B

An okay X-Files is elevated by a nifty monster

The title gives the game away. The name “Familiar” refers to the shape-shifting demon who appears multiple times throughout the hour, a mysterious beast as comfortable in the clothes of (seriously creepy) kid show staples as it is in the skin of an ex-lover. But it’s also an accurate description of the episode as a whole. We’ve been here before, more or less. Mysterious deaths, a seemingly normal small town hiding monstrous secrets, and Mulder and Scully, bumbling about doing what they do—which in this case is trail just five steps behind what’s going on until the eventual and inevitable collapse.

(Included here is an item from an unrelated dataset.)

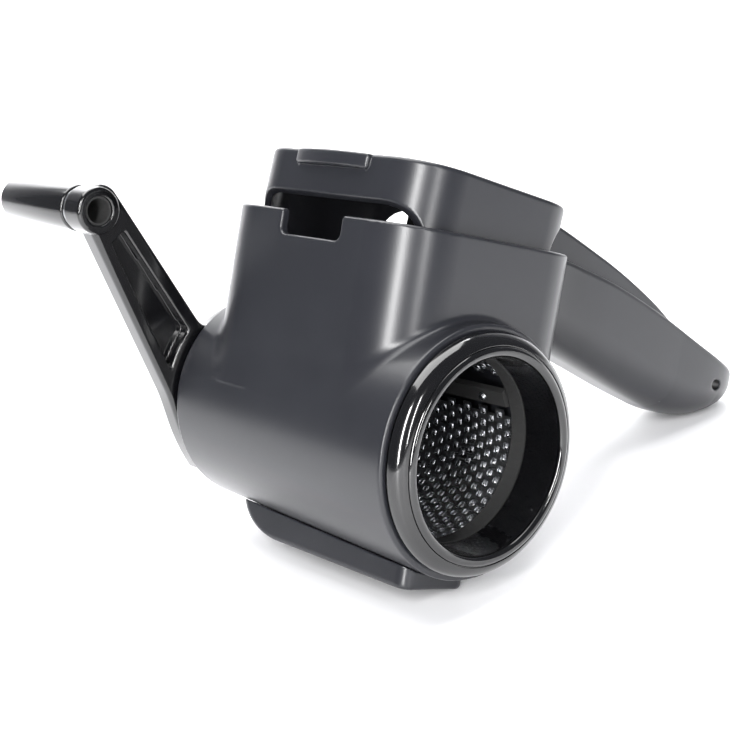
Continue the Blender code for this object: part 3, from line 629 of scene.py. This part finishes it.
# Height above the foot's sole, and how far short of the foot's rear end the foot stops there
FOOT_REAR = (
    (0.0, 0.0150),
    (0.0006, 0.0120),
    (0.0016, 0.0085),
    (0.0031, 0.0052),
    (0.0055, 0.0022),
    (0.0093, 0.0),
)


def foot_rule(x, y, z):
    """The foot, hollowed to the barrel's tapering underside, with the tread's recess."""
    rear = FOOT_Y[1] - along(z - FOOT_Z[0], FOOT_REAR, 1)
    block = rounded_box(x, y, (-FOOT_HALF, FOOT_HALF), (FOOT_Y[0], rear), 0.004)
    block = both(block, span(z, *FOOT_Z), 0.0012)
    radius = BARREL_FRONT_R - BARREL_TAPER * (y - BARREL_Y[0]) / BARREL_LENGTH
    barrel = np.hypot(x, z) - radius - FOOT_CLEARANCE
    tread = rounded_box(x, y, (-TREAD_HALF, TREAD_HALF), TREAD_Y, 0.0030)
    tread = np.maximum(tread, z - TREAD_TOP_Z)
    return cut(cut(block, barrel, 0.0003), tread, 0.0004)


class GRATER_OT_housing(bpy.types.Operator):
    """Moulds the barrel, hopper and handle in one piece, and the foot under it"""

    bl_idname = "grater.housing"
    bl_label = "Housing and Foot"

    def execute(self, context):
        settings = context.scene.grater_housing
        satin = finish("satin_plastic")
        mesh = moulded(
            "housing_moulding",
            housing_rule(settings),
            (-0.036, -0.0010, -0.036),
            (0.160, 0.0935, 0.056),
            settings.cell,
            190000,
        )
        finished("housing_moulding", mesh, satin, UPRIGHT, "housing", ["housing_shell"])
        mesh = moulded("foot_moulding", foot_rule, (-0.013, 0.006, -0.039), (0.013, 0.082, -0.026), 0.0005)
        finished("foot_moulding", mesh, satin, UPRIGHT, "housing", ["foot_body"])
        for name, look in (
            ("foot_tread", "tread_rubber"),
            ("front_bearing_ring", "black_nylon"),
            ("rear_bearing_bush", "black_nylon"),
            ("hinge_pin", "turned_steel"),
            ("hinge_washer_front", "black_nylon"),
            ("hinge_washer_rear", "black_nylon"),
        ):
            dress(name, look)
        return {"FINISHED"}


def dress(node, look):
    """Gives a carried-over CAD node its material."""
    mesh = frame["nodes"][node].data
    mesh.materials.clear()
    mesh.materials.append(finish(look))


# Drum

SHEET_LENGTH = 0.0660
SHEET_MID_Y = 0.0462
SEAM_TURN = radians(33.0)
# Tiles left out of each ring, where the seam bar is
SEAM_TILES = 4


def collar_profile():
    """Rolled outer edge, a fine groove, a rounded inner band, the lip and the funnel behind it."""
    roll = arc((0.0274, -0.0002), 0.0042, 0.0, -76.0, 18)
    groove = [(0.02835, -0.00395), (0.02815, -0.00395)]
    band = arc((0.02680, -0.00355), 0.00145, -12.0, -164.0, 14)
    funnel = [(0.02525, -0.00250), (0.02505, 0.00050), (0.02492, 0.00380), (0.02490, 0.00750)]
    back = [(0.02840, 0.00750), (0.02840, 0.00030), (0.03100, 0.00030)]
    return roll + groove + band + funnel + back


def cell_mesh(hole, settings):
    """One tile of the sheet, a unit square with a square hole and a tooth, open at its outer sides."""
    drop = -settings.thickness / settings.pitch
    lift = settings.tooth / settings.pitch
    steps = 4
    square = []
    for side in range(4):
        turn = side * pi / 2
        for i in range(steps):
            u, v = 0.5, -0.5 + i / steps
            square.append((u * cos(turn) - v * sin(turn), u * sin(turn) + v * cos(turn)))
    square = np.array(square)
    inner = square * (hole, hole * 1.12)
    rounded = inner * (1.0 - 0.16 * (np.abs(square).min(axis=1) > 0.49))[:, None]
    count = len(square)
    rings = [
        [(u, v, drop) for u, v in square],
        [(u, v, drop) for u, v in rounded * 1.10],
        [(u, v, drop - 0.035) for u, v in rounded * 1.02],
        [(u, v, 0.0) for u, v in rounded],
        [(u, v, 0.0) for u, v in square],
    ]
    points = [p for ring in rings for p in ring]
    faces = []
    for ring in range(len(rings) - 1):
        for i in range(count):
            j = (i + 1) % count
            a, b = ring * count, (ring + 1) * count
            faces.append((a + i, b + i, b + j, a + j))
    half_u, half_v = hole * 0.46, hole * 0.54
    base = len(points)
    thick = 0.07
    for share, height in ((0.0, 0.0), (0.35, 0.55), (0.7, 1.0), (0.78, 1.0)):
        for u in (-half_u, -half_u * 0.4, half_u * 0.4, half_u):
            sag = 1.0 - 0.45 * (abs(u) / half_u) ** 2
            v = half_v - 2 * half_v * share
            points.append((u * (1.0 - 0.25 * share), v, lift * height * sag))
    for share, height in ((0.78, 1.0), (0.7, 1.0), (0.35, 0.55), (0.0, 0.0)):
        for u in (-half_u, -half_u * 0.4, half_u * 0.4, half_u):
            sag = 1.0 - 0.45 * (abs(u) / half_u) ** 2
            v = half_v - 2 * half_v * share
            points.append((u * (1.0 - 0.25 * share), v, lift * height * sag - thick))
    for row in range(8):
        for i in range(3):
            a, b = base + row * 4 + i, base + (row + 1) % 8 * 4 + i
            faces.append((a, a + 1, b + 1, b))
    for i in (0, 3):
        loop = [base + row * 4 + i for row in range(8)]
        for row in range(3):
            quad = (loop[row], loop[row + 1], loop[6 - row], loop[7 - row])
            faces.append(quad if i else quad[::-1])
    mesh = bpy.data.meshes.new("sheet_tile")
    mesh.from_pydata(points, [], faces)
    return mesh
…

It’s the sort of entry I struggled to write about back when I was co-reviewing the original series. Not because it’s bad, necessarily (although it’s not great), but because it’s such a meat-and-potatoes type deal that serious efforts to unpack it just end with a lot of empty luggage. Those times when the episode does strive to make some sort of point, namely the way Americans rush to judgment in times of great stress and horror, don’t really work, because they’re so clearly forced. Characters behave more like props than actual people, extensions of a theme that doesn’t have enough meat on its bones to make an hour’s worth of meal.

Yet I kind of liked it? I mean, there’s more to criticize, and we’ll get to that, but up until the last five minutes or so, I enjoyed “Familiar,” in no small part thanks to the predictable but deeply creepy set-pieces. Repurposing supposedly friendly figures from children’s entertainment into just-a-little-bit-off monsters isn’t a new trick (I mean, that’s how we got Pennywise), but just because something’s old doesn’t always mean it’s not effective.

Mr. Chuckleteeth, the grinning avatar who pops up multiple times, isn’t exactly plausible as a legitimate kid show staple; and the Bibbletickles, basement-bin knock-offs of Teletubbies that look like grey aliens stuffed into neon-hued bear suits, are so clearly menacing as to border on self-parody. Yet even recognizing the obvious manipulation at play didn’t make me any less susceptible to it, and up until the final “explanation,” I found myself giving the episode more and more benefit of the doubt if only because ole Chuckleteeth made such a memorable impression. He feels like he might have stepped whole cloth out of a James Wan movie, and I say that as a compliment.

“Familiar” also gains ground off the simple fact that it’s 2018, and standard MotW Mulder/Scully episodes aren’t getting made anymore. I praised “Kitten” a few weeks ago for proving the show could still turn out competent, if not exactly breathtaking, entries, and while this one lacks that earlier entry’s emotional core, it’s shares the same nostalgic novelty. I can quibble over the belabored nature of the Mulder/Scully conversations, but I can’t deny there’s considerable charm in seeing both actors put through these particular paces. Which, of course, is why revivals like this exist in the first place; but just because I recognize the mercenary nature of the enterprise doesn’t always make me immune to its appeal.

Still, that affection can only do so much. While the scary scenes work, the bits between range from competent to disappointing, without much cumulative effect. Early in the episode, Mulder mentions a woman on trial for witchcraft who burst into flames a few hundred years ago, and the script makes a strained effort to connect witch hunts with the rush to mob justice we see later in the hour. It’s a weird diversion that has a grief-stricken police officer shooting a potential suspect because he fits Scully’s profile of a potential killer; it’s all too schematic for its own good, and even having Mulder point that out doesn’t help much. Before he’s shot, the suspect, a registered sex offender who failed to announce himself to police when he moved into town, shouts, “It was statutory! I never hurt anybody!” It reeks of someone trying to create a challenging moral dilemma without really understanding how or why people do anything.

That carries over into the deflating finale, which reveals that the whole mess was caused by a scorned wife trying to get revenge on the woman who slept with her husband. It’s the weakest possible conclusion, pinning the chaos (and surprisingly high body count) on characters we know very little about. The actors do their best with the material, but it’s the sort of twist that was tired even before the original X-Files hit the screen. After all, when that show turned its hand to devil worship, it at least had the decency to implicate an entire town.

So, on the whole, a good start that loses steam as it goes, before ending with little more than shrug. I’m rating it probably higher than it deserves, if only because I had a lot of fun watching the Chuckleteeth bits. But even so, I can’t help wishing they’d managed to come up with something a little more interesting than this spot-the-cliche plotting.

Stray observations

  • The episode’s efforts to make Melvin Peters (the doomed suspect) a martyr would’ve worked a lot better if we’d had any sense of who he was at all. The shots of him with smiling kids are so blatantly troll-ish that it’s almost funny. That, plus the reveal of the Chuckleteeth mask in his closet (and also a monkey?) made me briefly wonder if he’d been conjured up by whomever was really responsible to throw the cops off the scent, but there was no real twist.